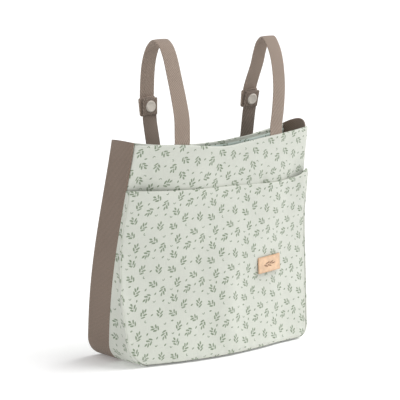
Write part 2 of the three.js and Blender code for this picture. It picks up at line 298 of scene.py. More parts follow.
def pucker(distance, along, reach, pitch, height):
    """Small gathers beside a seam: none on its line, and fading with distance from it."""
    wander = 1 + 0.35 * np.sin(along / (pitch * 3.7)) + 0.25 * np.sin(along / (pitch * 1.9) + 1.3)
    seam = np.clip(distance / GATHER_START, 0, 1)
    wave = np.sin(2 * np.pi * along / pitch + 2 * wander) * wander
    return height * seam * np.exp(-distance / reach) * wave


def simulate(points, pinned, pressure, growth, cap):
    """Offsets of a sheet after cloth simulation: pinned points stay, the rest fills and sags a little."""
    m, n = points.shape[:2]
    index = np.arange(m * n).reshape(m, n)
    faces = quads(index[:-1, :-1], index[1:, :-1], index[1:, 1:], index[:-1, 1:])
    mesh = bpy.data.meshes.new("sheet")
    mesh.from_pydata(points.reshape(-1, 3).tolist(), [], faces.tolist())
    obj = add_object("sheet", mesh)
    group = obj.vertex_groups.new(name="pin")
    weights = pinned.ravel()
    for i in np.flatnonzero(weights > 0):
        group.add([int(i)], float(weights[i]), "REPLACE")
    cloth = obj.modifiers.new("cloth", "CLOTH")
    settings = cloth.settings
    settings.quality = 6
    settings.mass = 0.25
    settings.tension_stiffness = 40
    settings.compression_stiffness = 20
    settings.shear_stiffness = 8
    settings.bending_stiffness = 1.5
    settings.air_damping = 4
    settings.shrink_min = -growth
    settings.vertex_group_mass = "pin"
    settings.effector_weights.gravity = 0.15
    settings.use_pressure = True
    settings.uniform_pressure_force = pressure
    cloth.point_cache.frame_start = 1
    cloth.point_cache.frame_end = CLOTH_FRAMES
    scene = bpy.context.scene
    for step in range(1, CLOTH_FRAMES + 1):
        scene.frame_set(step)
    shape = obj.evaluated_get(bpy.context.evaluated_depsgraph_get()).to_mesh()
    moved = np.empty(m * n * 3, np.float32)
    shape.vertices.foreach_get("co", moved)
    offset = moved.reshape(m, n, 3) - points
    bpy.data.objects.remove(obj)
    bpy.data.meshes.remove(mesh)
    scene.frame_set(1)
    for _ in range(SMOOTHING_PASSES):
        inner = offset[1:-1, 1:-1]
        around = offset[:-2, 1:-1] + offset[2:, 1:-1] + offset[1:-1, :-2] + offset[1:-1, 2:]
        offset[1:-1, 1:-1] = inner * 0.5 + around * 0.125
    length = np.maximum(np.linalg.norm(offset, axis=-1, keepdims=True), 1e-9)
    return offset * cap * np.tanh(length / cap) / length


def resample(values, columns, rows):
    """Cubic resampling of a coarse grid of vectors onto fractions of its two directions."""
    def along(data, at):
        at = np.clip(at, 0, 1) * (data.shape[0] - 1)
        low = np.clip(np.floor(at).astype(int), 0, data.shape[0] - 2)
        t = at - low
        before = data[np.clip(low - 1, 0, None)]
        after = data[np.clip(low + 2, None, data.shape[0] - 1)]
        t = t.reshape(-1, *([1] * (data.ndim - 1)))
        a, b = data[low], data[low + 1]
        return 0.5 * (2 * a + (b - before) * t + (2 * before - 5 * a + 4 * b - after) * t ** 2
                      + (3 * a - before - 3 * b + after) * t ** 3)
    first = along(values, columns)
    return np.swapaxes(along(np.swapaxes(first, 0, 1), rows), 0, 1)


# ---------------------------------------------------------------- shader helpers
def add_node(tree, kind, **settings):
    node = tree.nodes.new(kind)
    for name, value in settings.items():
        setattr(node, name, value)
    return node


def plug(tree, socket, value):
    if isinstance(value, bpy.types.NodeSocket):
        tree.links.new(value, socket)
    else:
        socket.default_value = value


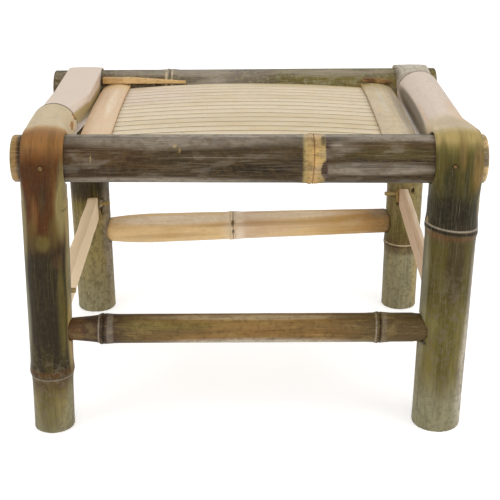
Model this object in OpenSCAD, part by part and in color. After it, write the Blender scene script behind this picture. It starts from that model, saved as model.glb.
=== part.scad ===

───

INSTRUCTION: Please write out the material word for word from its first line through the line holding "return height *", including both, and no line past it.

ANSWER TO THIS PROBLEM:
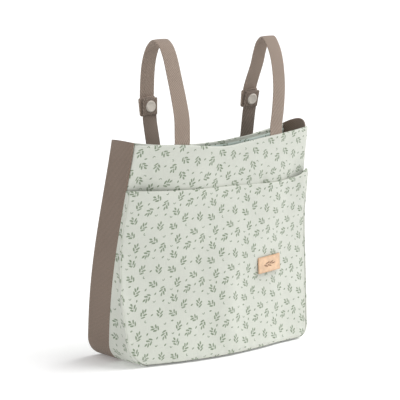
Write part 2 of the three.js and Blender code for this picture. It picks up at line 298 of scene.py. More parts follow.
def pucker(distance, along, reach, pitch, height):
    """Small gathers beside a seam: none on its line, and fading with distance from it."""
    wander = 1 + 0.35 * np.sin(along / (pitch * 3.7)) + 0.25 * np.sin(along / (pitch * 1.9) + 1.3)
    seam = np.clip(distance / GATHER_START, 0, 1)
    wave = np.sin(2 * np.pi * along / pitch + 2 * wander) * wander
    return height * seam * np.exp(-distance / reach) * wave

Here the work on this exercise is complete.